Now we put up fencing, and hang out my sons’ cleats, cause when they get a whiff of them, deer retreat.

Deer are crepuscular, at dawn and dusk they’re active. They seem to find your organic produce attractive. 

If I was there at dusk and dawn, perhaps they’d be dissuaded. I would suggest that they’re best when they’re dressed and marinated.

We grew the following things for you so far:

 Joi Choi - bok choy

Lettuce-in a bag

Gun Sho Chinese Broccoli

Purple Kohlrabi

Kale

Chard

Sen Po Sai

Cilantro

Young Garlic

Scapes - the flower of the garlic plant - bunched curly stems

The sen po sai looks a bit like collard greens but is more tender in texture and flavor.  Here’s a link to a sen po sai and kohlrabi recipe: http://www.mindyourplants.com/kohlrabi-senposai-and-red-pepper-stir-fry-with-spicy-sesame-sauce/

The Gun sho is similar to Broccoli Raab, but more tender- also known as Choy sum.   Saveur website recommends blanching the greens and adding a garlic soy sauce over the greens. 

First CSA 2018, June 6

Howdy. 

Thanks for joining the Bay End Farm CSA. For some of you this is your first CSA letter ever, for others this is yet another note from me in a long chain of notes stretching back farther than any of us would care to admit. As a brief introduction for the new folks, this is the letter I use to explain what is going on here at the farm, while attempting to be both amusing and eloquent, trying to sound intelligent while saying what is relevant. 

We have new hands on the farm and the old hands are older. Our kids are getting too old for scolding and they’re bolder.
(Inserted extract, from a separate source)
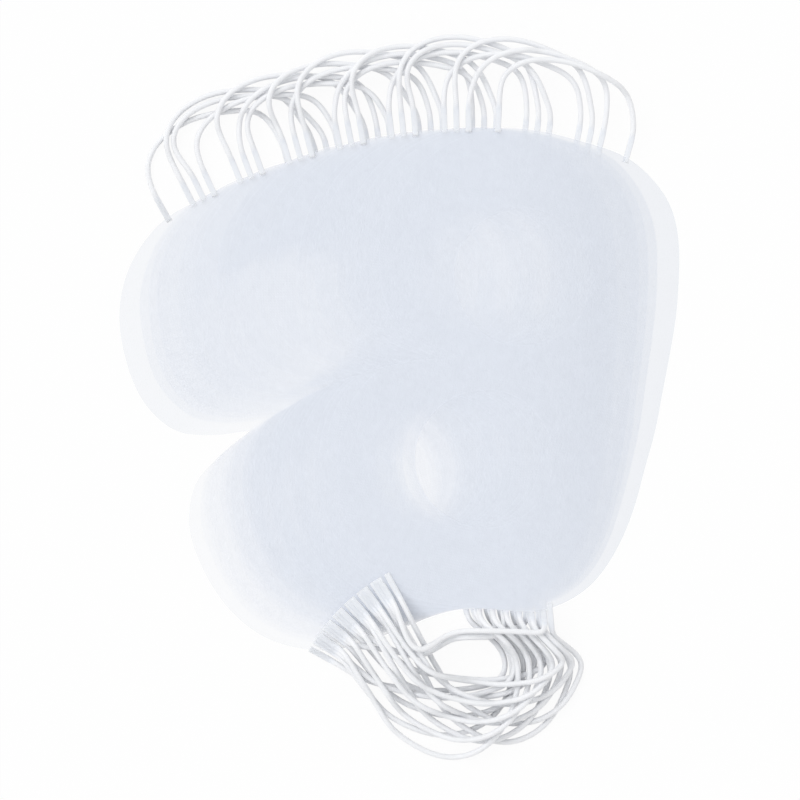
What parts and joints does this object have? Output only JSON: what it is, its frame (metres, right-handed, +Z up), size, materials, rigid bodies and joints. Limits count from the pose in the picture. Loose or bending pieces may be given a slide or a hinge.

The winters get real cold and the springs are colder. 

We have a new tractor on the farm this year, an allis-chalmers G. The engine’s in the back so in the front we’re free to see all the weeds that need controlling.  It goes slower than strolling, but starts every time and so far it keeps on rolling. 

This first bag is small, a small bag of leaves.  I believe we will achieve better so you won’t grieve your decision to participate when the season’s ended. We respect your money and it’s splendid that you spend it with us, to support a local farm.